Plus, the steps you can take to restore it.
How many times have you heard the words, "If you love me you will trust me" or "Why don't you just trust me?" I don't know how those words feel in your gut but they always fill me with even more distrust than I was originally feeling.
Of course, any admonitions that you "should" feel trust are designed to circumvent your internal warning system. Whether that is accomplished with assurances or threats or attempts to shame you doesn't really matter. The end result is the same. You are being asked to ignore your feelings and adopt the perceptions which are more convenient for the other person.
Many couples whose relationships are in crisis have experienced a profound loss of trust. However, a lack of trust can affect even the best of relationships. Your relationship need not suffer an infidelity nor a litany of lies for the trust to die. Really the most effective way to destroy trust is to simply stop empathizing with your partner.
When our expressed emotions seem to fall upon deaf ears — or worse, a cold heart — our ability to trust is severely compromised. If the situation persists over the course of months or years, trust eventually dies, leaving only the pretense of intimacy.
How then do we restore trust when it has died?
This is perhaps the biggest obstacle I encounter in my work with couples. I find the only way through the emotional permafrost of entrenched distrust is to create a genuine heart connection. Utilizing a combination of intuition and specific communication techniques, I know no better feeling than witnessing the restoration of trust and understanding where once there was contempt and grief.
Getting there takes some work, though.
A first step is to create a safe container for conflict. Every human connection experiences conflict from time to time and it is extremely helpful when both partners agree to the basic format of conflict resolution which they intend to use.
Most professional advice on conflict resolution for couples delineates similar "rules for fair fighting." And most couples will agree on the basic premises expressed in these guidelines but tend to have different perceptions about where the line should be drawn, as well as how their own behavior conforms or deviates from the agreed upon standards.
Since perceptions can be very subjective and subject to individual denial, it can be helpful to video a few of your attempts at conflict resolution. Once you see yourself on camera, you may be shocked to learn what your behavior looks like from the outside. After all, we only know how it feels inside and sometimes our emotions are so overwhelming that we conveniently overlook or forget the destructive behaviors which we perpetrate during a conflict.
Below are 7 guidelines for how to trust in relationships and create a conflict resolution for couples.
1. No name calling or swearing.
2. No yelling.
3. No physical force of violence — blocking, chasing, shoving, grabbing, pushing, restraining, slapping, punching, hitting, damaging property, breaking or throwing things.
4. Take responsibility for your actions and your emotions. Refrain from blame and use "I feel" statements.
5. Stay focused on one issue at a time and the present moment.
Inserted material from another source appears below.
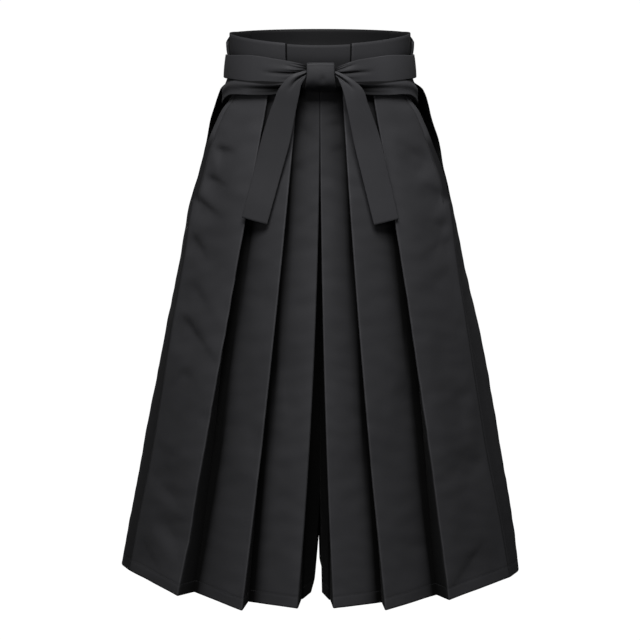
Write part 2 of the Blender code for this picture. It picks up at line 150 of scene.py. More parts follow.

Don't bring up the past.
6. Don't threaten divorce, retaliation, custody of children, destruction of property or violence.
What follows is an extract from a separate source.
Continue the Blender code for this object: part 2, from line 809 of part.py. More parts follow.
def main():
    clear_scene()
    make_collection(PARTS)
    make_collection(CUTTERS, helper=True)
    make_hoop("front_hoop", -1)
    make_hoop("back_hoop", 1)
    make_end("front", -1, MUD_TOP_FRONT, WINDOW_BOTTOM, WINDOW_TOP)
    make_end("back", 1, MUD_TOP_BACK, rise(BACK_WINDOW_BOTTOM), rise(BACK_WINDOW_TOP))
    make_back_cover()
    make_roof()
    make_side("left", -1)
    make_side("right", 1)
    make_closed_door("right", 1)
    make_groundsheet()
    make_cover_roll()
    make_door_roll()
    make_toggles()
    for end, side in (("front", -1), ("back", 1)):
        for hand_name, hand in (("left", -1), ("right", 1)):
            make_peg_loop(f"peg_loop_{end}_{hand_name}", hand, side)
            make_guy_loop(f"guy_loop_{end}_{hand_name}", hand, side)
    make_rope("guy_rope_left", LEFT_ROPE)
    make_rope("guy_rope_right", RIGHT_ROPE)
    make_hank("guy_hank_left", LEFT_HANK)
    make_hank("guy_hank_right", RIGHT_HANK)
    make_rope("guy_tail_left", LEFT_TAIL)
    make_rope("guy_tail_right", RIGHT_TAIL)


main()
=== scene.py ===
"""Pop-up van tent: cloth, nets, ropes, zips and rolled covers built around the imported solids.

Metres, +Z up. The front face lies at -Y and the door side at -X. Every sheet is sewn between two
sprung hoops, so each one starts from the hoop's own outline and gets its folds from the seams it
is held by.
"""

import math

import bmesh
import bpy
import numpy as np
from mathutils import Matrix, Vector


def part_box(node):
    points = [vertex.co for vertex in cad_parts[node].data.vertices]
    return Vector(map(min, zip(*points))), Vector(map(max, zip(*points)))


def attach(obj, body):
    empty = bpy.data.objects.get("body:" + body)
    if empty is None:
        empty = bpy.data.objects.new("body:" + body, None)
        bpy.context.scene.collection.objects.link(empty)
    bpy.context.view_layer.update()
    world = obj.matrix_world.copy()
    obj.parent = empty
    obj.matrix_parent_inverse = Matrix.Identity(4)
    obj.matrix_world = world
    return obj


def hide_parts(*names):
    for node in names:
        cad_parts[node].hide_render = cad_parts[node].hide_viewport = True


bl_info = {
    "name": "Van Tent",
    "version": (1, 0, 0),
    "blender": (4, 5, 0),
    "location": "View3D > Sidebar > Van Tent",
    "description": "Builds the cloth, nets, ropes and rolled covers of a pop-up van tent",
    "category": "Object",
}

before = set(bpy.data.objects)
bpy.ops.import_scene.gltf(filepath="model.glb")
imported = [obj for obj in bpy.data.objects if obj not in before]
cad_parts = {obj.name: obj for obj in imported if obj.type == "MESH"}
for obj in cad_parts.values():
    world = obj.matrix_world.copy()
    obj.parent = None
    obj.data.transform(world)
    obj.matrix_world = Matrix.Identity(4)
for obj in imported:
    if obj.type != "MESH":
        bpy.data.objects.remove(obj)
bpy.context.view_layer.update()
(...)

7. If you feel that you or your partner are unable to adhere to these guidelines, take a time out until safety and sanity are restored.
Another amazingly effective tool for restoring trust in relationships is through appreciations. Dr. John Gottman discovered that although successful relationships can be quite tumultuous and argumentative, one thing distinguishes them from unsuccessful relationships (those which are short-lived). Successful relationships tend to experience five appreciations to every criticism.
That means for every negative comment you make to your partner, you need to make five positive comments. This five-to-one ratio of positive to negative interactions can create a "glass half-full" effect which is not only more uplifting for your partner but helps to remind you of all the reasons you are choosing to stay with this person.
I recommend setting aside time each day or each week to practice appreciating your partner. The two of you can take turns expressing your gratitude and appreciation of each other's attributes and actions. Trust me, this is a very uplifting and enjoyable way to share time together. And you can think of it as an insurance policy for your relationship, too.
While these two sets of guidelines — the rules for "fair fighting" and appreciations — will not automatically restore trust in your relationship, they are an excellent start in that direction. In addition, you will want to assert healthy boundaries and make amends for past misdeeds.
As both of you shift old, dysfunctional reactions into healthier patterns, the love and trust you once shared will very likely experience something of a rebirth.